-- Start Provided material --
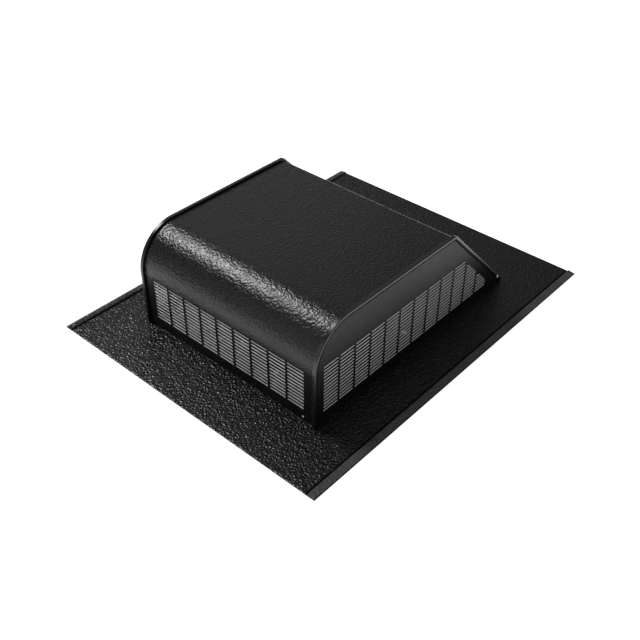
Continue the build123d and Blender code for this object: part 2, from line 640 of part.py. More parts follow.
# ---- wiring --------------------------------------------------------------------------------------
BOX_LOW = SHEET
BOX_TOP = BOX_LOW + BOX_SIZE[2]
BOX_FLOOR = BOX_LOW + BOX_WALL
LID_SCREWS = [(sx * LID_SCREW_X, BOX_Y + sy * LID_SCREW_Y) for sx in (-1, 1) for sy in (-1, 1)]
LID_DRILL = Cylinder(LID_SCREW_RADIUS, LONG_DRILL)


def box_block(inset, low, high):
    """Upright block with the terminal box's outline, drawn in by inset."""
    x = BOX_SIZE[0] / 2 - inset
    y = BOX_SIZE[1] / 2 - inset
    return block((-x, x), (BOX_Y - y, BOX_Y + y), (low, high))


def terminal_box():
    """Open-topped terminal box on the flange behind the collar."""
    box = box_block(0, BOX_LOW, BOX_TOP)
    box = fillet(box.edges().filter_by(Axis.Z), BOX_CORNER)
    inner = box_block(BOX_WALL, BOX_FLOOR, FAR)
    posts = [Pos(x, y, 0) * disc(POST_RADIUS, BOX_LOW, BOX_TOP) for x, y in LID_SCREWS]
    box = box - inner + posts
    box -= [Pos(x, y, BOX_TOP) * LID_DRILL for x, y in LID_SCREWS]
    box -= Pos(0, BOX_Y, 0) * Cylinder(BUSHING_RADIUS, DRILL)
    front = block((-FAR, FAR), (0, BOX_Y), (0, FAR))
    return box - BOX_HOLES - [hole & front for hole in lead_holes(LEAD_RADIUS)]


def terminal_lid():
    """Flat lid over the terminal box."""
    lid = box_block(0, BOX_TOP, BOX_TOP + LID_THICKNESS)
    lid = fillet(lid.edges().filter_by(Axis.Z), BOX_CORNER)
    return lid - [Pos(x, y, BOX_TOP) * LID_DRILL for x, y in LID_SCREWS]


def cable_bushing():
    """Moulded bushing in the box floor and the flange, open downward into the attic."""
    overhang, height = BUSHING_COLLAR
    body = disc(BUSHING_RADIUS, 0, BOX_FLOOR)
    body += disc(BUSHING_RADIUS + overhang, BOX_FLOOR, BOX_FLOOR + height)
    return Pos(0, BOX_Y, 0) * (body - disc(BUSHING_BORE, -1, FAR))


def grommet(side):
    """Rubber grommet that guards a lead where it passes the collar wall."""
    outer = GROMMET_RADIUS + GROMMET_FLANGE
    ring = tube(outer, LEAD_RADIUS, -GROMMET_HALF_LENGTH, GROMMET_HALF_LENGTH)
    ring -= tube(outer + 1, GROMMET_RADIUS - GROMMET_GROOVE, -GROOVE_HALF_WIDTH, GROOVE_HALF_WIDTH)
    y = THROAT_Y + math.sqrt((THROAT_RADIUS + COLLAR_SHEET / 2) ** 2 - LEAD_X**2)
    return Pos(side * LEAD_X, y, LEAD_Z) * Rot(X=90) * ring - LEADS


def lead_tie(radius):
    """Nylon tie round the rear bracket arm and both leads."""
    y = THROAT_Y + radius
    low = ARM_Z
    high = LEAD_Z + LEAD_RADIUS
    x = ARM_WIDTH / 2
    outer_x = (-x - TIE_SHEET, x + TIE_SHEET)
    band = block(outer_x, (y - TIE_WIDTH / 2, y + TIE_WIDTH / 2), (low - TIE_SHEET, high + TIE_SHEET))
    return band - block((-x, x), (y - TIE_WIDTH, y + TIE_WIDTH), (low, high))


def terminal_block():
    """Two-pole terminal block on the box floor beside the bushing."""
    y = (BOX_Y - BLOCK_HALF_DEPTH, BOX_Y + BLOCK_HALF_DEPTH)
    top = BOX_FLOOR + BLOCK_HEIGHT
    body = block(BLOCK_X, y, (BOX_FLOOR, top))
    middle = sum(BLOCK_X) / 2
    well = Cylinder(TERMINAL_RADIUS, BLOCK_HEIGHT)
    return body - [Pos(middle, BOX_Y + side * TERMINAL_OFFSET, top) * well for side in (-1, 1)]


def thermostat_switch():
    """Snap-disc thermostat switch on the left bracket arm, with a two-hole base."""
    half_length, half_width, height = THERMOSTAT_BASE
    top = MOTOR_BASE + height
    base = block((-half_length, half_length), (-half_width, half_width), (MOTOR_BASE, top))
    base -= [Pos(x + THERMOSTAT_R, 0, top) * THERMOSTAT_DRILL for x in THERMOSTAT_SCREW_X]
    cap_radius, cap_height = THERMOSTAT_CAP
    cap_low = top + THERMOSTAT_BODY
    body = disc(THERMOSTAT_RADIUS, MOTOR_BASE, cap_low) + disc(cap_radius, cap_low, cap_low + cap_height)
    tab_x, tab_y = TAB_PLACE
    tab_z = cap_low + cap_height - 1 + TAB_SIZE[2] / 2
    tabs = [Pos(side * tab_x, side * tab_y, tab_z) * Box(*TAB_SIZE) for side in (-1, 1)]
    return FAN_AXIS * Pos(-THERMOSTAT_R, 0, 0) * (base + body + tabs)


parts["terminal_box"] = terminal_box()
parts["terminal_lid"] = terminal_lid()
lid_screw = round_screw(LID_SCREW_RADIUS, LID_SCREW_LENGTH, LID_SCREW_HEAD)
parts["lid_screws"] = group([Pos(x, y, BOX_TOP + LID_THICKNESS) * lid_screw for x, y in LID_SCREWS])
box_screw = round_screw(BOX_SCREW_RADIUS, BOX_FLOOR, BOX_SCREW_HEAD)
parts["box_screws"] = group([Pos(x, y, BOX_FLOOR) * box_screw for x, y in BOX_SCREWS])
parts["terminal_block"] = terminal_block()
parts["cable_bushing"] = cable_bushing()
parts["motor_lead_red"] = LEADS[0]
parts["motor_lead_black"] = LEADS[1]
parts["lead_grommets"] = group([grommet(-1), grommet(1)])
parts["lead_ties"] = group([lead_tie(radius) for radius in TIE_RADII])
parts["thermostat_switch"] = thermostat_switch()
base_top = MOTOR_BASE + THERMOSTAT_BASE[2]
thermostat_screw = round_screw(THERMOSTAT_SCREW_RADIUS, base_top - ARM_Z, THERMOSTAT_SCREW_HEAD)
thermostat_screws = [FAN_AXIS * Pos(x, 0, base_top) * thermostat_screw for x in THERMOSTAT_SCREW_X]
parts["thermostat_screws"] = group(thermostat_screws)

os.makedirs("parts", exist_ok=True)
for name, shape in parts.items():
    export_step(shape, f"parts/{name}.step")
    print(name, len(shape.solids()))
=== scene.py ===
import json
import math

import bmesh
import bpy
from mathutils import Matrix, Vector, noise


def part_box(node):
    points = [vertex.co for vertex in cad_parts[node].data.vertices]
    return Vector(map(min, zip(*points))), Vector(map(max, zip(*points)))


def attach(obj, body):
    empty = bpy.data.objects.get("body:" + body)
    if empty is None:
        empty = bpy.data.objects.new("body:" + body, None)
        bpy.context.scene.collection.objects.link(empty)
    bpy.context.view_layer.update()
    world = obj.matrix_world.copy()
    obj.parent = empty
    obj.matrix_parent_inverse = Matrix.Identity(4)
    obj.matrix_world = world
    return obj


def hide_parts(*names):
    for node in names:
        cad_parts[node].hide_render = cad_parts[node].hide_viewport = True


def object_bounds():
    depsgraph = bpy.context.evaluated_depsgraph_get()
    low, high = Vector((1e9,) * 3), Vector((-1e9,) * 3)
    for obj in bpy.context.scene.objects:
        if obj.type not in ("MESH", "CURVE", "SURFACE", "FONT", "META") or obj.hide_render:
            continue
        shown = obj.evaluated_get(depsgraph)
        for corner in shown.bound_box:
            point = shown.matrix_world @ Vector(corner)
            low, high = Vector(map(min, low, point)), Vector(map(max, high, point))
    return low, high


# Slant-backed roof vent hood with a fan under it. Metres, in the frame of the CAD model:
# origin at the centre of the flange's underside, +Y up the roof slope, +Z off the roof.
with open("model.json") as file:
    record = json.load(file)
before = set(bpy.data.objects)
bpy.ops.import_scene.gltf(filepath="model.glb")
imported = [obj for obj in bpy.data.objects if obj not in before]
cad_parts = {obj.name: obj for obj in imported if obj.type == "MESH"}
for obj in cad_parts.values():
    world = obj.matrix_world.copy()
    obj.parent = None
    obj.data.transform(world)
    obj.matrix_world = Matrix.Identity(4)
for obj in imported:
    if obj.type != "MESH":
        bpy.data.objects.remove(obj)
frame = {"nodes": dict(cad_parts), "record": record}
cad_low, cad_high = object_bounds()

# ---- sizes ---------------------------------------------------------------------------
SHEET = 0.0008
NOSE_RADIUS = 0.0518
CREST_RADIUS = 0.005
FLANGE_CELL = 0.00125
HEM_INSETS = (0, 0.0002, 0.0005, 0.0009, 0.0014, 0.0022, 0.0034, 0.0046, 0.0058, 0.007, 0.0082, 0.0092,
              0.0097, 0.01, 0.0103, 0.0106, 0.011, 0.0114, 0.0118, 0.0124, 0.0131)
HEM_RISES = ((-0.0004, 0.0009, 0.0003), (0.0005, 0.0098, 0.0011), (0.0097, 0.0106, -0.002),
             (0.0114, 0.0122, 0.0006))
# The outermost HEM_EDGE of each side is painted shade. The hem strip inward of it is painted sheen,
# narrower on the left side. On the right, the groove past HEM_GROOVE is painted shade again.
HEM_EDGE = 0.001
HEM_GROOVE = 0.01
# Width of the hem strip on the left side that takes the painted sheen.
LEFT_HEM_SHEEN_WIDTH = 0.003
HEM_GRAIN = 0.3
HOOD_CELL = 0.00125
OUTLINE_CELL = 0.004
RIM_CELL = 0.002
COVER_INSET = 0.0002
UNDER_HOOD_MARGIN = 0.006
HOLE_SIDES = 96
EDGE_SOFTNESS = 0.0003
GRAIN_DEPTH = 0.0001
HOOD_GRAIN = 0.45
GRAIN_SIZE = 0.0032
GRAIN_SEED = 1
noise.seed_set(GRAIN_SEED)
PEBBLE_SIZE = 0.0029
PEBBLE_DEPTH = 0.0009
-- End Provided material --
*Set problem*
Show every line that contains the word "objects".

*Result of this task*
    empty = bpy.data.objects.get("body:" + body)
        empty = bpy.data.objects.new("body:" + body, None)
        bpy.context.scene.collection.objects.link(empty)
    for obj in bpy.context.scene.objects:
before = set(bpy.data.objects)
imported = [obj for obj in bpy.data.objects if obj not in before]
        bpy.data.objects.remove(obj)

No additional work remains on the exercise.